-- Brief --
Write each line exactly as it stands, from the line containing "Vector(map(max, high, point))" through the end of the data.

-- CAD and scene scripts --
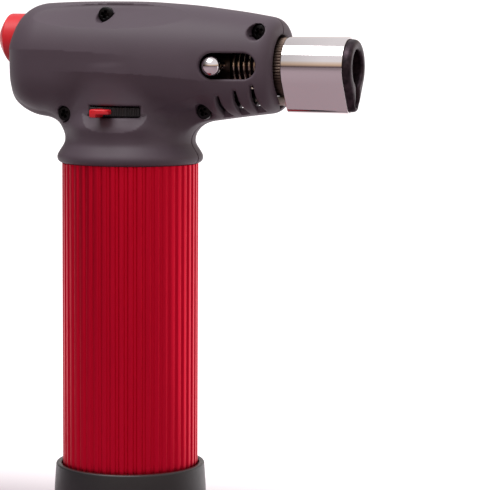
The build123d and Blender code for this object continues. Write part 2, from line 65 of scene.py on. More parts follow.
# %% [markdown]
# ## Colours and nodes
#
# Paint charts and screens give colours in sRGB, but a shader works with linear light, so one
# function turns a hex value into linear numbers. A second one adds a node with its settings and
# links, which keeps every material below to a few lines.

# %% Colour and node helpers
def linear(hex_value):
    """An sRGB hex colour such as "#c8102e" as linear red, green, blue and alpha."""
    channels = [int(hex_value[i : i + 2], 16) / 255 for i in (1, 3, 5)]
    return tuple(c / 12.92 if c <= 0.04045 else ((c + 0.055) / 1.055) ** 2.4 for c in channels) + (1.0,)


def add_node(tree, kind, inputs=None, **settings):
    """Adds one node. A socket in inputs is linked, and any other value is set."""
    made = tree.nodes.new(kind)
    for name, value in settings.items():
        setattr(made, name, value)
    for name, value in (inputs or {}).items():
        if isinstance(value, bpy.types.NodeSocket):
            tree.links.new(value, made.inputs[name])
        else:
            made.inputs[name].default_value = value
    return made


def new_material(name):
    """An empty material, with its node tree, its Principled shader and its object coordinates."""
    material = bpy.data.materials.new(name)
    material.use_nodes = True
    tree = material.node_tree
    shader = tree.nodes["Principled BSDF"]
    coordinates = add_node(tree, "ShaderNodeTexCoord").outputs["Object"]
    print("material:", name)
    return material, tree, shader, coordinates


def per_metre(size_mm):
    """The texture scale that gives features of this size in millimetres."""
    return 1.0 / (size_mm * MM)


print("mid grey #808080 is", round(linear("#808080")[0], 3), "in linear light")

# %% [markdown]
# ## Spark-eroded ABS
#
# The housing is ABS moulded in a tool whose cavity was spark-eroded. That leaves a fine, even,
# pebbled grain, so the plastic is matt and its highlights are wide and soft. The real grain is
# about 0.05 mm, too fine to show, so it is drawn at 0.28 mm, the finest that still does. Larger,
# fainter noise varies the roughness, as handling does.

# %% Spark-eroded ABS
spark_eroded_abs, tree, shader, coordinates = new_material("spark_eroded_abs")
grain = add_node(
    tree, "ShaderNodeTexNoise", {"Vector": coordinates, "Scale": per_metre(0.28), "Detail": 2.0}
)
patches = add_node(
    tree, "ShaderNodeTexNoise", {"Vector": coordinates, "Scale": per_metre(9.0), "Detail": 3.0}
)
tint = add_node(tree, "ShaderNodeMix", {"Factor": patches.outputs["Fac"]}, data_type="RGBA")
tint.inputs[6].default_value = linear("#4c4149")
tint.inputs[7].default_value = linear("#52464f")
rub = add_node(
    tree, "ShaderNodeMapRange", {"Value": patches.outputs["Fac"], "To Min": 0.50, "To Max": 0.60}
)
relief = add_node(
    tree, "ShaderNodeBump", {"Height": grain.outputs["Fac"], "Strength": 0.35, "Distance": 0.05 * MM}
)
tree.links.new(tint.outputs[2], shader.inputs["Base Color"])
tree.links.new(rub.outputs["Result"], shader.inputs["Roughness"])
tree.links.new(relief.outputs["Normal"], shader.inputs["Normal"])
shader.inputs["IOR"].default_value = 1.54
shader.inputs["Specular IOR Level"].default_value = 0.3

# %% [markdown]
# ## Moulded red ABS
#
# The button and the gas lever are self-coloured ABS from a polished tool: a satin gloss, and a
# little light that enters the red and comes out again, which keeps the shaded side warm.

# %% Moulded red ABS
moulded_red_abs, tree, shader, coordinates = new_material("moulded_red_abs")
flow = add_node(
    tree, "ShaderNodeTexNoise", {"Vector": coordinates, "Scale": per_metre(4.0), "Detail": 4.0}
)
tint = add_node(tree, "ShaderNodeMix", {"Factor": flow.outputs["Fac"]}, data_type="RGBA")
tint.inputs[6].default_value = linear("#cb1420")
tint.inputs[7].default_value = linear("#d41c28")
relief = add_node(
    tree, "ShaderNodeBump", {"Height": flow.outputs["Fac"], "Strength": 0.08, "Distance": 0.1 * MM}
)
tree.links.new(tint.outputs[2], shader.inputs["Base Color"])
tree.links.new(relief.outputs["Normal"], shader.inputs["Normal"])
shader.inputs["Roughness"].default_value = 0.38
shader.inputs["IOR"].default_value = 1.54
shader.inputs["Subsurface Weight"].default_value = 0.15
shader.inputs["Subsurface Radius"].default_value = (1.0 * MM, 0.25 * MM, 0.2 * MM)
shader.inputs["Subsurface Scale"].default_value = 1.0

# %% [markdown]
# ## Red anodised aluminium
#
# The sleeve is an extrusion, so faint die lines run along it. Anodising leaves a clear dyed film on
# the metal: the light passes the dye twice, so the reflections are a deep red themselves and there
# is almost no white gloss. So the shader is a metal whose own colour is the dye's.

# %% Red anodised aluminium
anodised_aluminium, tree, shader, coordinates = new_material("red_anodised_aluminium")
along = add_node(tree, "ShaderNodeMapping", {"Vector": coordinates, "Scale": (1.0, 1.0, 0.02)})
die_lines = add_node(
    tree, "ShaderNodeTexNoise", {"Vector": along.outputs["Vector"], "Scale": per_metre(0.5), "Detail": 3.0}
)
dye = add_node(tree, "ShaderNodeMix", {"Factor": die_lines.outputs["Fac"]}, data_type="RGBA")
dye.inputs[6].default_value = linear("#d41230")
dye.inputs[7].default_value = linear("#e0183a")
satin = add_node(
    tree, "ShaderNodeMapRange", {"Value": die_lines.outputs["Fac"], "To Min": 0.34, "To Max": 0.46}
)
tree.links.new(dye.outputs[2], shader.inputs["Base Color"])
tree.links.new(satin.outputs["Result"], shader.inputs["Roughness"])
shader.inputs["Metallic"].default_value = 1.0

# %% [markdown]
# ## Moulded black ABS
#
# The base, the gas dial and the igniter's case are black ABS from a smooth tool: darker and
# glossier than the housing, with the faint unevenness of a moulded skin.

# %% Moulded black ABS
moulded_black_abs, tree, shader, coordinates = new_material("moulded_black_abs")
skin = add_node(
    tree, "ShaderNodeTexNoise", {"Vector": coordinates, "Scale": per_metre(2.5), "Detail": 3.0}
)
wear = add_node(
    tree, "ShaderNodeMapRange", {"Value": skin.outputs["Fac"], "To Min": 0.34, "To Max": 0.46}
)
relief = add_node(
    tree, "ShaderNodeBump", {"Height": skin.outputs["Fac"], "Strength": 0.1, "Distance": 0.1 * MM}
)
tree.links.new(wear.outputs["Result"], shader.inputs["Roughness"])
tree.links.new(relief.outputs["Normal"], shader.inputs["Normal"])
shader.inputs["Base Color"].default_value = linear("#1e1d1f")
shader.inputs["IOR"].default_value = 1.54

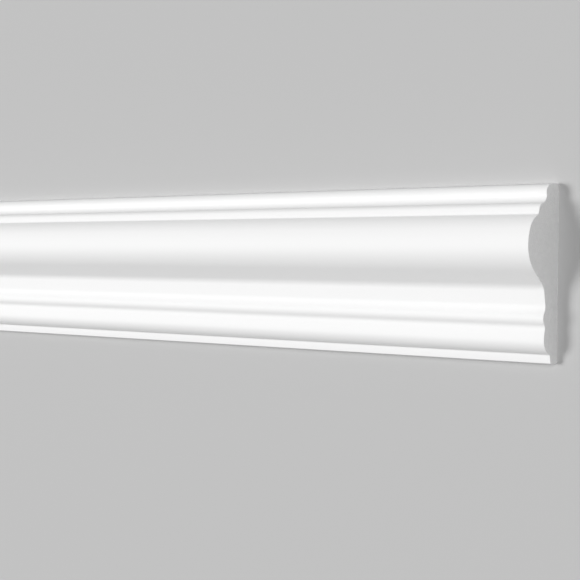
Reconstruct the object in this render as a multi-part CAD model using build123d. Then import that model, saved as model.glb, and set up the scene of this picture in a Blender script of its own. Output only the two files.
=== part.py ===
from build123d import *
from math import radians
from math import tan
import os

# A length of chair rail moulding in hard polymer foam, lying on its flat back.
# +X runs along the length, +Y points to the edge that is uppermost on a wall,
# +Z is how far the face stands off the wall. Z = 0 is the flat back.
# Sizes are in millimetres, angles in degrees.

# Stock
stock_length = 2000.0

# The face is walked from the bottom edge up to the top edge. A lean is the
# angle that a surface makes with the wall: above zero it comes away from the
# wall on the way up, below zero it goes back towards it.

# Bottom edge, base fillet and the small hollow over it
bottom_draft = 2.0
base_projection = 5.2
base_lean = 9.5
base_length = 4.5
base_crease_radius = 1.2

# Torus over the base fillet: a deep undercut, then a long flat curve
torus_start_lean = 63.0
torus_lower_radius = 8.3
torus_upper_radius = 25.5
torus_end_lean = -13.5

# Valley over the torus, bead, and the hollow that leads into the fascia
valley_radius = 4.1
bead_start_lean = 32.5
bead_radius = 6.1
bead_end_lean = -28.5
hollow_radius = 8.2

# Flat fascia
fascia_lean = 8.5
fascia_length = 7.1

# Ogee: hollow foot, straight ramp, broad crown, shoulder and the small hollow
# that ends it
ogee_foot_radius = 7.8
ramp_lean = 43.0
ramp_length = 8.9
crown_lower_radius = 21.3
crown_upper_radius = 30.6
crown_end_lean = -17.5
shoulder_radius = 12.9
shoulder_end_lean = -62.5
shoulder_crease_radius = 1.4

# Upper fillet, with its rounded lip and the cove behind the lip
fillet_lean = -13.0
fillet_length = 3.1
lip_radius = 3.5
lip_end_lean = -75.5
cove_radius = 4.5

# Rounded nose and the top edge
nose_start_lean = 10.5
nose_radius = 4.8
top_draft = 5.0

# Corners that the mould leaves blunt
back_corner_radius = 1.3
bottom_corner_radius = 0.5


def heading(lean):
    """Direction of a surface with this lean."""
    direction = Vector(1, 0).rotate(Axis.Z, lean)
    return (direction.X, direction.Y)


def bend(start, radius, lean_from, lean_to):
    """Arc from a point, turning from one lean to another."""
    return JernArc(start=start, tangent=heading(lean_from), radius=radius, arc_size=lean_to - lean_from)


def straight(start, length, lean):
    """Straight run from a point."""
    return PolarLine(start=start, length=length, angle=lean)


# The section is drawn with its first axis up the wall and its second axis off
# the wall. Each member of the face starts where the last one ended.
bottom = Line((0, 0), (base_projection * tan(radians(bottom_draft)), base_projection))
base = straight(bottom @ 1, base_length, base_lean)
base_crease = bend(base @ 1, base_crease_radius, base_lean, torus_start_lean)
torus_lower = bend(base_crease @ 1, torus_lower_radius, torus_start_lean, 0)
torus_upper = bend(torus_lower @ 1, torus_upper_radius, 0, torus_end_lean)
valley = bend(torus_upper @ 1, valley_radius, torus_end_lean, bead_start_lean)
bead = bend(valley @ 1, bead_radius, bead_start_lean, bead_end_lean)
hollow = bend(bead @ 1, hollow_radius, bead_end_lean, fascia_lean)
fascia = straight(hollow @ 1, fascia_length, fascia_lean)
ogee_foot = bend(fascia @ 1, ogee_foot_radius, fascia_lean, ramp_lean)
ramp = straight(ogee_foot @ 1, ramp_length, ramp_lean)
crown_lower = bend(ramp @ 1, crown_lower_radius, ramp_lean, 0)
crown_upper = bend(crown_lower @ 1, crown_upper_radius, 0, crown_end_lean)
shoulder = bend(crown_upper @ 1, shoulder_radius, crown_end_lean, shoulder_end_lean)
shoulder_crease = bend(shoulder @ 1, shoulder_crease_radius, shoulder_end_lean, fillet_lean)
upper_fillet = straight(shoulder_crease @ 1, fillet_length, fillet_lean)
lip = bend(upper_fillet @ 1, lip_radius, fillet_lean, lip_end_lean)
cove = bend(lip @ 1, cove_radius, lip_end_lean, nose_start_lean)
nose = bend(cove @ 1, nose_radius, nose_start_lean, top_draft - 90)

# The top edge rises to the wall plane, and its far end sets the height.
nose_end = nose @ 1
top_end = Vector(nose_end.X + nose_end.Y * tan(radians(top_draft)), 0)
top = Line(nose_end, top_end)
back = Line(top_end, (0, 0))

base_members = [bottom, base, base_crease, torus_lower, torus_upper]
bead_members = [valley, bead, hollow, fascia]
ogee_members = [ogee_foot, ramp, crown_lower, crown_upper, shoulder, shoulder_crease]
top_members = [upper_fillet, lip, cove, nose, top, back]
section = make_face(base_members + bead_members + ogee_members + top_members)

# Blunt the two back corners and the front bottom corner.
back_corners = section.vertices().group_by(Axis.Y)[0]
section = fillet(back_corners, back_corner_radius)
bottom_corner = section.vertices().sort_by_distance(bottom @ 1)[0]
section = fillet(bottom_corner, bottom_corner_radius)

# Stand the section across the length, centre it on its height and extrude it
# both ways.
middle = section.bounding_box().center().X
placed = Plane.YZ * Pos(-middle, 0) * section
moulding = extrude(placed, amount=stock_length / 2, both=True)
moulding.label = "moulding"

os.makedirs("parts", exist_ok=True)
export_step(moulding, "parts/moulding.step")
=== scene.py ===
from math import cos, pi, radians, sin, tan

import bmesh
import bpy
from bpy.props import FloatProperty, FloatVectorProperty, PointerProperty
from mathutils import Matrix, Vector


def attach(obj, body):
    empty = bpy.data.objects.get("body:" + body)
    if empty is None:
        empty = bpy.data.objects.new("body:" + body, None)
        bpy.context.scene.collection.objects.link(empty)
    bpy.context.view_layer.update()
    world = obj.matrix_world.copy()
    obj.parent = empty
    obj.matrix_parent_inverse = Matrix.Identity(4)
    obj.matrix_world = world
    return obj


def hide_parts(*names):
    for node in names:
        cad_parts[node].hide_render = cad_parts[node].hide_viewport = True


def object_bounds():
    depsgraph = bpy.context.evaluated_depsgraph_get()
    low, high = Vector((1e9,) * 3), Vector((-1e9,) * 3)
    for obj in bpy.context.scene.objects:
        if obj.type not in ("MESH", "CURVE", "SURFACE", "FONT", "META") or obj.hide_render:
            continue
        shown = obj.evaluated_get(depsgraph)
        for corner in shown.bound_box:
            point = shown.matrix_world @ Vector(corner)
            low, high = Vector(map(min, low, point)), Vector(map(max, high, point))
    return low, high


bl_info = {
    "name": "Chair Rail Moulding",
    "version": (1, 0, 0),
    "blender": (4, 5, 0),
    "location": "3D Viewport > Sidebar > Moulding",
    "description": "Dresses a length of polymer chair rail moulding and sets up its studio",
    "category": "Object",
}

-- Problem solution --
            low, high = Vector(map(min, low, point)), Vector(map(max, high, point))
    return low, high


bl_info = {
    "name": "Chair Rail Moulding",
    "version": (1, 0, 0),
    "blender": (4, 5, 0),
    "location": "3D Viewport > Sidebar > Moulding",
    "description": "Dresses a length of polymer chair rail moulding and sets up its studio",
    "category": "Object",
}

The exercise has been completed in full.